Looking at a wide contextual rang of artists and image making.

LASCAUX CAVES - Th earliest known form of visual communication to Western scholars (17,300 years ago) These are mystical images, not just a recording of animals, they are images of power and almost are there to be feared.

"RED EARTH CIRCLE" - This is trying to say that something is similar between the ancient art and the modern art and that there is some primal, deep, human connection to image making.

ROTHKO CHAPEL - People seem to have an emotional response such as crying when they look at these famous pieces of work, and it has been said that looking at them feels like you are falling into the void. Although, we question that maybe they are feeling this way because they know they're expected to?

BASILICA OF SAN FRANCESCO, D'ASSI, ITALY - The images have a sense of other-worldliness and people go to a gallery or a place like this as a form of pilgrimage. These images were commissioned by the church to show their might and make you feel lesser when viewing them, whether this be poorer or less spiritual.

MONA LISA - Is this a famous image because culture tells you it is? People feel the need to queue for hours to see it so that they can get a photograph of it for themselves, people now feel the need to document and record everything in their lives on a digital format. This may be because the form of image making is again something primal to us and something that is very important.

BERGER (1972) WAYS OF SEEING - Thinking about what happens when people are able to reproduce an image and say put it on a t-shirt.
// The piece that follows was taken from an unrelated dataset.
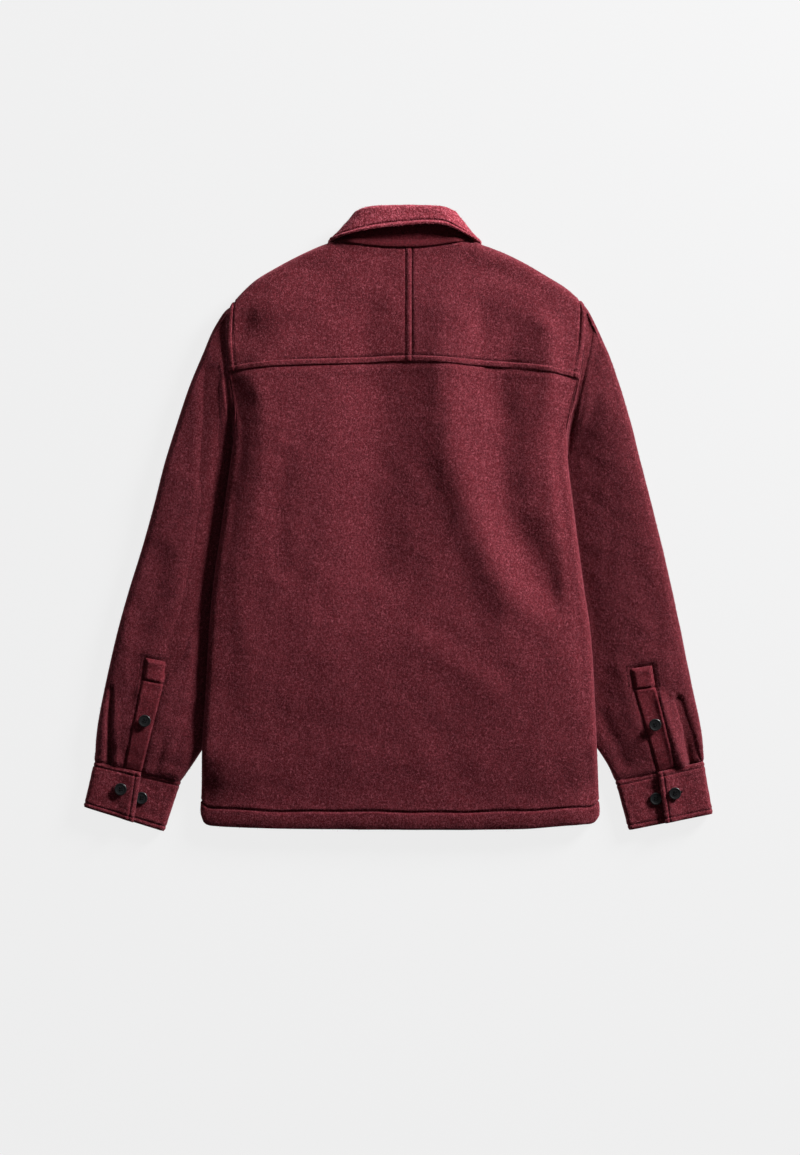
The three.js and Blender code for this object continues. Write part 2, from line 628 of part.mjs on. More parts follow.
// Height of the highest face of a grid over a place, for what lies on it
function heightOn(grid, x, y) {
  const triangle = new THREE.Triangle();
  const target = new THREE.Vector3();
  let height = -Infinity;
  const test = (a, b, c) => {
    triangle.set(point(a.x, a.y, 0), point(b.x, b.y, 0), point(c.x, c.y, 0));
    if (!triangle.containsPoint(point(x, y, 0)) || !triangle.getBarycoord(point(x, y, 0), target)) return;
    height = Math.max(height, a.z * target.x + b.z * target.y + c.z * target.z);
  };
  for (let i = 0; i < grid.length - 1; i++) {
    for (let j = 0; j < grid[0].length - 1; j++) {
      test(grid[i][j], grid[i][j + 1], grid[i + 1][j + 1]);
      test(grid[i][j], grid[i + 1][j + 1], grid[i + 1][j]);
    }
  }
  return height;
}

function placket(side) {
  const lengthSteps = [0, 4, 20];
  const acrossSteps = 4;
  const rows = [];
  for (let step = 0; step <= lengthSteps[2]; step++) {
    const part = step <= lengthSteps[1] ? 0 : 1;
    const t = (step - lengthSteps[part]) / (lengthSteps[part + 1] - lengthSteps[part]);
    const pick = (name) => PLACKET[side].slice(part, part + 2).map((row) => row[name]);
    const place = ([a, b]) => [mix(a[0], b[0], t), mix(a[1], b[1], t)];
    const [outer, inner] = [place(pick("outer")), place(pick("inner"))];
    rows.push(
      Array.from({ length: acrossSteps + 1 }, (_, k) => {
        const [x, y] = [mix(outer[0], inner[0], k / acrossSteps), mix(outer[1], inner[1], k / acrossSteps)];
        return point(x, y, heightOn(sleeves[side].outer, x, y) + ON_PANEL + PLACKET_HEIGHT);
      }),
    );
  }
  const under = rows.map((row) => row.map((p) => point(p.x, p.y, p.z - PLACKET_HEIGHT)));
  return { outer: rows, inner: under };
}

// Cuffs: one strip that starts on top, goes round the outer fold, along the bottom and back under its own start

function cuffPath(over) {
  const end = (far, middle, height) =>
    [60, 30, 0, -30, -60].map((degrees) => {
      const angle = radians(far ? degrees * -1 : degrees);
      const reach = middle * (1 - Math.cos(angle));
      return { share: far ? 1 : 0, shift: far ? -reach : reach, z: middle + (height - middle) * Math.sin(angle) };
    });
  const flat = (share, z) => ({ share, shift: 0, z });
  return [
    flat(over, CUFF_LIP),
    flat(over - 0.1, CUFF_LIP - 0.4),
    flat(over - 0.22, CUFF_HEIGHT),
    flat(0.2, CUFF_HEIGHT),
    flat(0.08, CUFF_HEIGHT - 0.2),
    ...end(false, CUFF_HEIGHT / 2, CUFF_HEIGHT),
    flat(0.08, 0),
    flat(0.3, 0),
    flat(0.6, 0),
    flat(0.9, 0),
    ...end(true, CUFF_UNDER / 2, CUFF_UNDER),
    flat(0.9, CUFF_UNDER),
    flat(0.7, CUFF_UNDER),
    flat(0.55, CUFF_UNDER),
    flat(0.42, CUFF_UNDER),
  ];
}

function cuffGrid(side) {
  const { top, bottom, over } = CUFF[side];
  const corner = (pair, k) => point(pair[k][0], pair[k][1], 0);
  return Array.from({ length: CUFF_ROWS + 1 }, (_, r) => {
    const t = r / CUFF_ROWS;
    const from = along(corner(top, 0), corner(bottom, 0), t);
    const to = along(corner(top, 1), corner(bottom, 1), t);
    const across = to.clone().sub(from).normalize();
    return cuffPath(mix(over[0], over[1], t)).map(({ share, shift, z }) => {
      const p = moved(from, across, share * from.distanceTo(to) + shift);
      p.z = z;
      return p;
    });
  });
}

const cuffs = { [LEFT]: cuffGrid(LEFT), [RIGHT]: cuffGrid(RIGHT) };

// Collar: both pieces have one section on each point of the neck seam

function neckFrames(side) {
  const yoke = yokes[side];
  const yokeNormals = normals(yoke, -side);
  const heads = yoke.slice(0, NECK_SECTIONS);
  const yokeEdge = edgeFrames(
    heads.map((column) => column.at(-1)),
    heads.map((column) => column.at(-2)),
    yokeNormals.slice(0, NECK_SECTIONS).map((column) => column.at(-1)),
  );
  const front = fronts[side];
  const frontNormals = normals(front, side);
  const from = SHARED_ROWS.length + FRONT_ROWS.findIndex((row) => row.inset === 0);
  const frontEdge = edgeFrames(
    front.slice(from).map((row) => row.at(-1)),
    front.slice(from).map((row) => row.at(-2)),
    frontNormals.slice(from).map((row) => row.at(-1)),
  ).reverse();
  return [...yokeEdge.slice(0, -1), between(yokeEdge.at(-1), frontEdge[0]), ...frontEdge.slice(1)];
}

function collarSections(side) {
  const frames = neckFrames(side);
  return COLLAR.map((section, k) => {
    const [y, leftX, rightX, z] = section.fold;
    const isLeft = side === LEFT;
    const split = k === 0 ? side * 0.01 : 0;
    const fold = point((isLeft ? leftX : rightX) + split, y, z);
    const free = isLeft ? section.left : section.right;
    const neck = moved(frames[k].at, frames[k].out, 2 * SEAM);
    const run = point(fold.x - neck.x, fold.y - neck.y, 0).normalize();
    const beside = point(-run.y * -side, run.x * -side, 0);
    const turn = radians(section.turn);
    const out = moved(point(0, 0, Math.sin(turn)), beside, Math.cos(turn)).normalize();
    const up = fold.clone().sub(neck);
    up.addScaledVector(out, -up.dot(out)).normalize();
    return { neck, fold, out, up, radius: section.radius, edge: point(free[0] + split, free[1], section.edge) };
  });
}

function standPoints({ neck, fold, out, up, radius }, depth) {
  const steps = 3;
  const top = moved(moved(fold, up, -(radius + COLLAR_LEG + 7 * SEAM)), out, COLLAR_CLOTH - radius);
  return Array.from({ length: steps + 1 }, (_, k) => moved(along(neck, top, k / steps), out, -depth));
}

function leafPoints({ fold, out, up, radius, edge }, depth) {
  const centre = moved(fold, up, -radius);
  const bend = radius - depth;
  const points = [moved(moved(centre, up, -COLLAR_LEG), out, -bend)];
  for (const degrees of [-90, -54, -18, 18, 54, 90]) {
    const angle = radians(degrees);
    points.push(moved(moved(centre, up, bend * Math.cos(angle)), out, bend * Math.sin(angle)));
  }
  const start = points.at(-1);
  const free = moved(edge, out, -depth);
  for (const share of [0.25, 0.5, 0.75, 1]) points.push(along(start, free, share));
  return points;
}

const collar = [...collarSections(LEFT).reverse(), ...collarSections(RIGHT).slice(1)];
const collarWall = (points) =>
  wall(
    collar.map((section) => points(section, 0)),
    collar.map((section) => points(section, COLLAR_CLOTH)),
  );

// Buttons

function buttonGeometry() {
  const profile = [
    [0, 0],
    [0.75, 0],
    [1, 0.3],
    [1, 0.75],
    [0.9, 1],
    [0.72, 0.94],
    [0.6, 0.72],
    [0, 0.72],
  ].map(([r, z]) => new THREE.Vector2(r * BUTTON_RADIUS, z * BUTTON_HEIGHT));
  return new THREE.LatheGeometry(profile, 16).rotateX(Math.PI / 2);
}

function highestUnder(grid, [x, y]) {
  let height = -Infinity;
  for (let k = 0; k < 8; k++) {
    const angle = (k * Math.PI) / 4;
    const [dx, dy] = [Math.cos(angle), Math.sin(angle)].map((c) => c * BUTTON_RADIUS * 0.8);
    height = Math.max(height, heightOn(grid, x + dx, y + dy), heightOn(grid, x, y));
  }
  return height;
}

// The object

const group = new THREE.Group();
group.name = "shacket";

function add(name, geometry, color, roughness = 0.95, metalness = 0) {
  const mesh = new THREE.Mesh(geometry, new THREE.MeshStandardMaterial({ color, roughness, metalness }));
  mesh.name = name;
  group.add(mesh);
  return mesh;
}

function addButton(name, [x, y], z, faceDown = false) {
  const geometry = buttonGeometry();
  if (faceDown) geometry.rotateX(Math.PI).translate(0, 0, BUTTON_HEIGHT);
  add(name, geometry.translate(x, y, z), BUTTON_BLACK, 0.45);
}

const cloth = () => CLOTH;
add("back", wall(back, inside(back, 1, bodyThickness)), WOOL);
for (const [side, name] of [[LEFT, "left"], [RIGHT, "right"]]) {
  const [yoke, front, sleeve] = [yokes[side], fronts[side], sleeves[side]];
  const strip = placket(side);
  const cuff = cuffs[side];
  add(`yoke_${name}`, wall(yoke, inside(yoke, -side, cloth)), WOOL);
  add(`front_${name}`, wall(front, inside(front, side, bodyThickness)), WOOL);
  add(`sleeve_${name}`, wall(sleeve.outer, sleeve.inner, true), WOOL);
  add(`sleeve_placket_${name}`, wall(strip.outer, strip.inner), WOOL);
  add(`cuff_${name}`, wall(cuff, inside(cuff, -side, () => CUFF_CLOTH)), WOOL);
  const onCuff = (place) => highestUnder(cuff, place) + ON_PANEL;
  addButton(`button_cuff_${name}`, CUFF_BUTTONS[side], onCuff(CUFF_BUTTONS[side]));
  addButton(`button_cuff_second_${name}`, SECOND_BUTTONS[side], CUFF_UNDER + SEAM);
  addButton(`button_placket_${name}`, PLACKET_BUTTONS[side], highestUnder(strip.outer, PLACKET_BUTTONS[side]) + SEAM);
}
add("collar_stand", collarWall(standPoints), STAND_WOOL);
add("collar_leaf", collarWall(leafPoints), WOOL);
FRONT_BUTTON_YS.forEach((y, k) => addButton(`button_front_${k + 1}`, [CENTRE_FRONT, y], 0.2, true));

export default group;
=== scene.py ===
import math

import bmesh
import bpy
import numpy as np
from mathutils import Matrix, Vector


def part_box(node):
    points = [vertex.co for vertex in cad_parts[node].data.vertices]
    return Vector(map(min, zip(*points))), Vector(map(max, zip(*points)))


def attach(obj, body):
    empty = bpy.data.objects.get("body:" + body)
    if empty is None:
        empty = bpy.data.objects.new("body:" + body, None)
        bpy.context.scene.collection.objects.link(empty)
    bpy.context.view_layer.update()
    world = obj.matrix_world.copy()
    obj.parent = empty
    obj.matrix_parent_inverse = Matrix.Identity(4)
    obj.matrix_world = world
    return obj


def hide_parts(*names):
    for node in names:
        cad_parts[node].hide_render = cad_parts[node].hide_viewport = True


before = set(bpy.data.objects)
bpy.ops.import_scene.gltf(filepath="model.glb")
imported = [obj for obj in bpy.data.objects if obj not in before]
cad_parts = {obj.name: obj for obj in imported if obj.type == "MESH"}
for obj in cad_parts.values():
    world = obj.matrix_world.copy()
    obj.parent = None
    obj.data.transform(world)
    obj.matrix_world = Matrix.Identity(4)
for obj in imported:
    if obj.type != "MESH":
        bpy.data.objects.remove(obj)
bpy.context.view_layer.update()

bl_info = {
    "name": "Felted Wool Shacket",
    "version": (1, 0, 0),
    "blender": (4, 5, 0),
    "location": "3D View > Sidebar > Shacket",
    "description": "Builds a wool shirt jacket that lies on its front, with its seams, stitches and nap",
    "category": "Object",
}

# Everything is worked out in millimetres and put into Blender's metres at the end
MM = 0.001
MM_PER_PIXEL = 1.28
PHOTO_ROWS = 1155

CLOTH = 2.6
CUFF_CLOTH = 3.0
COLLAR_CLOTH = 2.9
SEAM = 0.3
ON_PANEL = 0.45
TUCKED_IN = 0.5

CENTRE_BACK = 9.6
CENTRE_FRONT = 4
LAP = 17
BAND_LIFT = 3.4
LEAF_LIFT = 3.3
UNDERARM = 74
SIDE_SEAM = -35
HEM_FOOT = -396
YOKE_FOOT = 188
ARMHOLE_TOP = 271

TOPSTITCH_INSET = 8
COLLAR_STITCH_INSET = 5.5
EDGE_STITCH_INSET = 6.5
SMALL_STEP = 2.2
NECK_BAND = 7.0
NARROWEST_SHEET = 10.5 * MM
MOST_HAIRS = 49_000
HEM_STITCH_INSET = 23.5

LEFT = -1
RIGHT = 1
SIDES = {LEFT: "left", RIGHT: "right"}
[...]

This is when images start to be re-contextualized and it's now in the hands of everyone who can interpret in their own way instead of being told what it is meant by the hierarchy, in fact it is a challenge to cultural hierarchy.

BANKSY, GRAFFITI ART - This has always been about taking art outside of the galleries, which are only for the elite and a particular type of people, and putting it where everyone can see it. On the other hand, the strange part is that graffiti art such as Banksy's is now being drilled from the wall and put in galleries and sold for thousands, when does the cycle end?
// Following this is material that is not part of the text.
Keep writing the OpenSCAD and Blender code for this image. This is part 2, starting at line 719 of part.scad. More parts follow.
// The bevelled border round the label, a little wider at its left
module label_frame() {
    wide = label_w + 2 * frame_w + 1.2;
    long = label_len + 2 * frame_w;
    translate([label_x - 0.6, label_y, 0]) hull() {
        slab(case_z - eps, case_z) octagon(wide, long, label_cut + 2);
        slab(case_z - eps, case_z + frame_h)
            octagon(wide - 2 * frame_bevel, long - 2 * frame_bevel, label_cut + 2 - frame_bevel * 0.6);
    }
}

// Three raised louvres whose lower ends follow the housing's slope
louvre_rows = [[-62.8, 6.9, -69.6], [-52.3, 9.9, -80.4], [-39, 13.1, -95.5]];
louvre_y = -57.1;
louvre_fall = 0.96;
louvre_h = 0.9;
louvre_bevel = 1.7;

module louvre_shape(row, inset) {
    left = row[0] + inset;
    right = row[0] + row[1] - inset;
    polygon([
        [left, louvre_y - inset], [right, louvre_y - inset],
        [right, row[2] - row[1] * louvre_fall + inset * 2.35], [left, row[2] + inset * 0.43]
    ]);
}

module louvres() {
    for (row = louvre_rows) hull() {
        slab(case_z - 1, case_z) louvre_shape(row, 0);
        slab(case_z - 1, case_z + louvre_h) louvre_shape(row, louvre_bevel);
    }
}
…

JACKSON POLLOCK - Represents how people can fall into the myth of the hero and their artwork is more than what it looks like, in fact its records of the psyche and their unconscious flowing out of them, but does this just make the artist seem more important than what they really are?
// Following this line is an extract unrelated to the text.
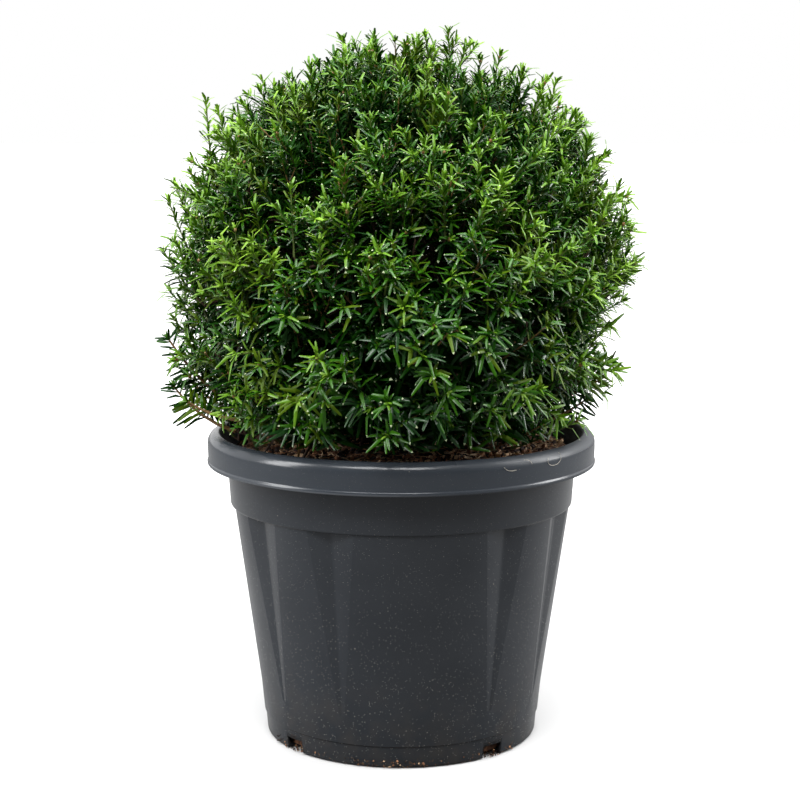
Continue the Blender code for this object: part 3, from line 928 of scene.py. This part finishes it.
def in_space(point, walls, margin):
    out = point - CROWN_CENTRE
    if any(out.dot(wall) > -margin - MASS_GAP / 2 for wall in walls):
        return False
    over_rim = point.z > POT_HEIGHT + margin + 0.001
    inside_rim = math.hypot(out.x, out.y) < RIM_INNER - 0.007 - margin
    return point.z > CROWN_FLOOR - 0.004 + margin and (over_rim or inside_rim)


def lattice(count, turn=0.0):
    """Directions spread evenly over a ball."""
    for i in range(count):
        z = 1 - 2 * (i + 0.5) / count
        level = math.sqrt(1 - z * z)
        angle = i * EVEN_TURN + turn
        yield Vector((level * math.cos(angle), level * math.sin(angle), z))


def strayed(chance, amount):
    return Vector([chance.gauss(0, amount) for _ in range(3)])


def main_tips():
    chance = random.Random(SHOOT_SEED)
    for spot in lattice(SHOOTS):
        out = spot + Vector([chance.uniform(-0.06, 0.06) for _ in range(3)])
        out.normalize()
        yield out, reach(out) * chance.uniform(0.985, 1.055)


def main_shoots(name):
    """(base, tip) of each main shoot of a mass, the same as the source's."""
    direction, walls = headings[name], walls_of(name)
    inward = fork(direction)
    for out, distance in main_tips():
        if max([-UP, *headings.values()], key=out.dot) != direction:
            continue
        for share in (1.0, 0.95, 0.90):
            tip = CROWN_CENTRE + out * distance * share
            base = tip + (inward - tip).normalized() * SHOOT_LENGTH
            if in_space(tip, walls, 0.003) and in_space(base, walls, SHOOT_RADIUS + 0.001):
                yield base, tip
                break


def mass_at(point):
    """The mass that fills the ball at a point, or None where the trunk's own space is."""
    if math.hypot(point.x, point.y) < TRUNK_ROOM and point.z < CROWN_CENTRE.z - 0.030:
        return None
    out = point - CROWN_CENTRE
    return max(headings, key=lambda name: out.dot(headings[name]))


def has_room(point, margin):
    """True where a needle may be: clear of the compost, and inside the rim or above it. Round
    the outside the foliage ends higher, and shows the compost under it."""
    out = math.hypot(point.x, point.y)
    if point.z > POT_HEIGHT + 0.002 + margin:
        return True
    skirt = min(max((out - 0.070) / 0.030, 0.0), 1.0)
    foot = SOIL_LEVEL + 0.003 + 0.015 * skirt
    return point.z > foot + margin and out < RIM_INNER - RIM_CLEARANCE - margin


def sprays_over(chance, count):
    """The middles of the sprays that the ball's shoots gather into, each with how strongly it
    grows and how much of it is olive. The flanks at the left and right and the top come out
    brighter and more olive, and the right half brighter: partly young growth, partly painted
    light."""
    for spot in lattice(count, 1.3):
        middle = (spot + strayed(chance, 0.05)).normalized()
        # painted light: the flanks and the top get brighter, more olive needles, and the right
        # half brighter ones, where the side lamps and the overhead bank light the ball; partly
        # young growth too
        edge = max(0.0, abs(middle.x) - 0.50) + 0.5 * max(0.0, middle.z - 0.50)
        vigour_and_light = chance.gauss(0.165, 0.15) + 0.40 * edge + 0.15 * max(0.0, middle.x)
        yield middle, vigour_and_light, 0.75 if chance.random() < 0.08 + 0.6 * edge else 0.14


sprays = list(sprays_over(random.Random(77), SPRAYS))


def spray_at(out):
    return max(sprays, key=lambda spray: out.dot(spray[0]))


def tips_within(chance, count, turn, stray, nearest, farthest):
    """Tips of shoots spread over the ball, between two shares of its reach. They draw together
    by sprays, highest in the middle, and the ball is a little slack low on its right."""
    for spot in lattice(count, turn):
        out = (spot + strayed(chance, stray)).normalized()
        middle = spray_at(out)[0]
        apart = min((out - middle).length / SPRAY_REACH, 1.0)
        out = out.lerp(middle, SPRAY_PULL).normalized()
        share = chance.uniform(nearest, farthest) - TOP_SLACK * max(0.0, out.z)
        share += SPRAY_DOME * (0.5 - apart)
        slack = max(0.0, out.x - 0.55) * min(max((0.15 - out.z) / 0.40, 0.0), 1.0)
        yield CROWN_CENTRE + out * reach(out) * (share - RIGHT_SLACK * slack)


def low_tips(chance, count):
    """Tips of the shaded shoots that close the ball's underside round the trunk."""
    for i in range(count):
        turn, out = i * EVEN_TURN, chance.uniform(0.045, 0.118)
        z = chance.uniform(0.222, 0.285)
        yield Vector((out * math.cos(turn), out * math.sin(turn), z))


# shoots that stand out of the ball's outline, by the places of their tips (x, z) in millimetres
PROUD_TIPS = (
    (17, 500), (33, 503), (45, 494), (56, 484), (70, 487), (84, 471), (108, 468), (120, 446),
    (124, 444), (129, 425), (142, 400), (158, 383), (164, 365), (163, 340), (156, 315),
    (147, 291), (-18, 496), (-34, 491), (-43, 482), (-58, 480), (-76, 470), (-82, 464),
    (-90, 456), (-94, 450), (-109, 438), (-120, 442), (-131, 448), (-139, 455), (-151, 404),
    (-160, 397), (-163, 386), (-168, 350), (-166, 320), (-163, 300), (-150, 262), (-146, 240),
)

# the combed sprays that reach out over the rim at both sides (foot, middle and tip: x, y, z)
COMBED_SPRAYS = (
    ((-118, -26, 224), (-146, -22, 232), (-162, -16, 254)),
    ((-132, -14, 250), (-150, -10, 262), (-167, -4, 287)),
    ((-112, -52, 236), (-136, -44, 238), (-150, -38, 247)),
    ((-126, 20, 232), (-146, 24, 240), (-158, 26, 258)),
    ((100, -22, 229), (116, -18, 234), (131, -14, 244)),
    ((108, 6, 240), (126, 4, 246), (143, 0, 257)),
    ((108, -30, 250), (129, -26, 261), (147, -20, 274)),
)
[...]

ROY LICHTENSTEIN, RED PAINTING (1965) - This is a piece where Lichtenstein has made an attack using pop-culture against the high culture. The point he's questioning is does a splash of red paint really mean anything and if you think it is then you are falling under the myth of what others are telling you the image means.

SOCIALIST REALISM - Very popular in socialist cultures, Joseph Stalin limited artwork that was created to be only how his vision of how things should be, this was culturally limiting for Russia. The red flag was an iconic image in socialist realism as it signified the blood of the martyrs.

ALBERTO KORDA ( 1960) GUERRILLERO HEROICO - The image of Che Guevara was made more than just a guerilla and now has been re-contextualised into an image of style instead of revolution. But. does doing this make him timeless, does image make a human timeless?

SHEPARD FAIREY (2008/2011) HOPE - This artist made the campaign for Barack Obama but then re-contextualised his own image to a movement of faceless anarchy.

STEVE BELL (2015) - Shows how image can be made as a response to the power, you can use visual communication as a political weapon if you want to.

DUCK IN NUTZILAND, DISNEY (1943) - Sometimes communicating very plainly, like done in this animation, can get to a wider audience. This animation was meant for children and the animators had the power to manipulate and doctor what were world views. (Images are nothing without context)

NICK UT (1972) - This catalysed the counter culture and the moderate culture with just a shocking image, it had the power to make change and to also rewrite history. Without images like these it would possibly be forgotten the horrors of the war and simply be focused on the successes of it.

CONSTABLE (1821) THE HAYWAIN - A depiction of England and is this now what people think England is or was like? People may feel this represents the soul of England when actually it is a fictional image and very subjective. Artists who have created images through time have commonly been commissioned to pant or worked to briefs, so a lot of the time the images may be of false pretences. This painting for example, was actually painted during a time where there was a class war ongoing and now this painting is of lies, yet people believe it is the truth.

GAINSBOROUGH (c1750) 'MR & MRS ANDREWS' - Again, paintings were commissioned a lot of the time to show power and wealth and not about feelings and truths. This painting was to show others how much they had in comparison to you, it was an image about power.

D&G (2015) - Advertising in the modern day image displays a perfect life and that wee are incomplete without this life and the was to that is through consumption.

OLIVERO TOSCANI (1982-96) - Blood stained clothes, animals suffering from oil spills and a man on his death bed, all images used purely for shock but to sell clothes? But, are these images purely used for the sake of gaining custom, or is that wrong to say. Perhaps they were pushing the limit of visual communication and were instead sending a message.

VICTORIAN POST MORTEM PHOTOGRAPHY - People believed that this was a great way to cheat death in a way, as after they had died they still lived on through this image.

MY LAI MASSACRE - The image is powerful in the fact that a photograph such as this one can record something that may have been forgotten, it recorded this murder and the people that were murdered lived again through this image. The photographer explains that taking the photograph was his form of activism.